HC Deb 12 February 1947 vol 433 cc64-5W
78 and 79. Mr, T. Reid

asked the Secretary of State for the Colonies (1) which Colonies levy export duties on non-luxury goods purchased for use in Britain; and if he has taken any steps to prevent this indirect method of securing Colonial revenue from British taxpayers;

(2) which Colonies levying export duties on commodities exported to Britain have received, or are to receive, grants from the British Colonial Welfare and Development Fund or special treatment for their overseas trade under the Imperial Preference system.

Mr. Creech Jones

Export duties are a normal method of raising Colonial revenue and a full list of such duties is available in the Colonial Office Library. Where the price paid by the United Kingdom for Colonial products is based on the world market value, export duties are borne by the producer and not by the consumer in Britain or elsewhere.

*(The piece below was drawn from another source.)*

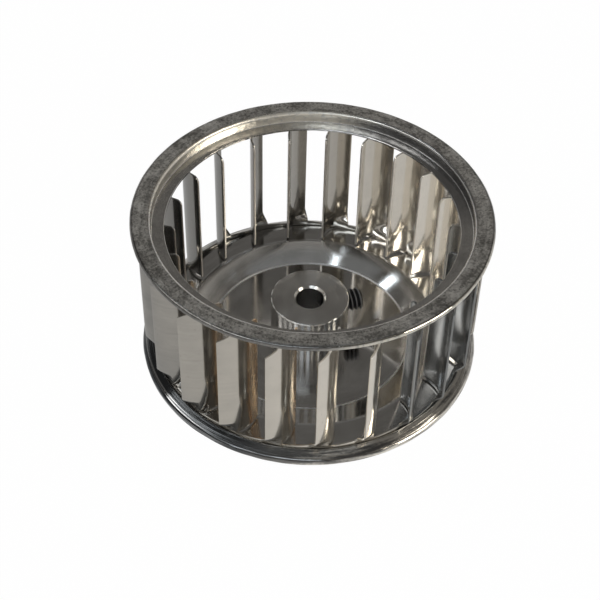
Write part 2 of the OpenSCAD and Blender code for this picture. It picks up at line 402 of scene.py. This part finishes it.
def buildStrip(p):
    pitch = 2 * math.pi * p["bandRadius"] / p["slats"]
    outEdge, inEdge = -p["outShare"] * pitch, (1 - p["outShare"]) * pitch
    rows = stripRows(p)
    last, cut = len(rows) - 1, len(rows) - 2
    sheet = bmesh.new()
    grid = {}

    def add(key, xy, z):
        grid[key] = sheet.verts.new((xy[0] * mm, xy[1] * mm, z * mm))

    def creaseAt(i):
        return p["firstSlat"] + p["leadToCrease"] + i * 360 / p["slats"]

    for i in range(p["slats"]):
        a = creaseAt(i)
        for row, (z, turn, outer, inner) in enumerate(rows):
            for j in range(outerColumns + 1):
                t = j / outerColumns
                s = outEdge * outer * (1 - t)
                up = p["windowLow"] + p["windowRise"] * (1 - t) if row == 1 else z
                add(("out", i, row, j), slatPoint(a, s, turn), up)
            if 1 <= row <= cut:
                width = inEdge - p["innerCutWidth"] * inner
                for k in range(1, innerColumns + 1):
                    t = k / innerColumns
                    up = z
                    if row == 1:
                        up = p["windowLow"] + p["notch"] + (p["windowRise"] - p["notch"]) * t
                    elif row == cut:
                        up = p["windowTop"] - p["notch"]
                    add(("in", i, row, k), slatPoint(a, width * t, 1), up)
            if row in (0, 1, cut, last):
                a1 = creaseAt(i + 1) + math.degrees(outEdge * outer / p["bandRadius"])
                for m in range(1, bandColumns):
                    t = m / bandColumns
                    up = p["windowLow"] + p["windowRise"] * t ** 1.3 if row == 1 else z
                    out = direction(a + (a1 - a) * t)[0]
                    add(("band", i, row, m), out * p["bandRadius"], up)

    def at(i, kind, row, column):
        i = i % p["slats"]
        if kind != "out" and column == 0:
            return grid["out", i, row, outerColumns]
        if kind == "band" and column == bandColumns:
            return grid["out", (i + 1) % p["slats"], row, 0]
        return grid[kind, i, row, column]

    def patch(i, kind, low, high, column):
        corners = [(low, column), (high, column), (high, column + 1), (low, column + 1)]
        sheet.faces.new([at(i, kind, row, c) for row, c in corners])

    for i in range(p["slats"]):
        for row in range(last):
            for j in range(outerColumns):
                patch(i, "out", row, row + 1, j)
        for row in range(1, cut):
            for k in range(innerColumns):
                patch(i, "in", row, row + 1, k)
        for low, high in ((0, 1), (cut, last)):
            for m in range(bandColumns):
                patch(i, "band", low, high, m)
    bmesh.ops.recalc_face_normals(sheet, faces=sheet.faces)
    mesh = bpy.data.meshes.new("lancedStrip")
    sheet.to_mesh(mesh)
    sheet.free()
    piece = placed("lancedStrip", mesh)
    thick = piece.modifiers.new("sheet", "SOLIDIFY")
    thick.thickness = p["sheet"] * mm
    thick.offset = 0
    thick.use_even_offset = False
    soft = piece.modifiers.new("edges", "BEVEL")
    soft.width = p["edgeRound"] * mm
    soft.segments = 2
    soft.limit_method = "ANGLE"
    soft.angle_limit = math.radians(60)
    return settled(piece, 40)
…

Where sales are made under some form of bulk contract, provision is normally made in the agreement covering the arrangement to prevent the purchaser having to bear any new, or additional, export duties imposed by the Colonial Government concerned. Thus, there is, as a general rule, no question of the British taxpayer indirectly subsidising Colonial revenues in this way. With the exception of Ceylon and Bermuda, all Colonies are open to receive assistance under the Colonial Development and Welfare Acts. All Colonial Dependencies may receive the benefit of Imperial Preference.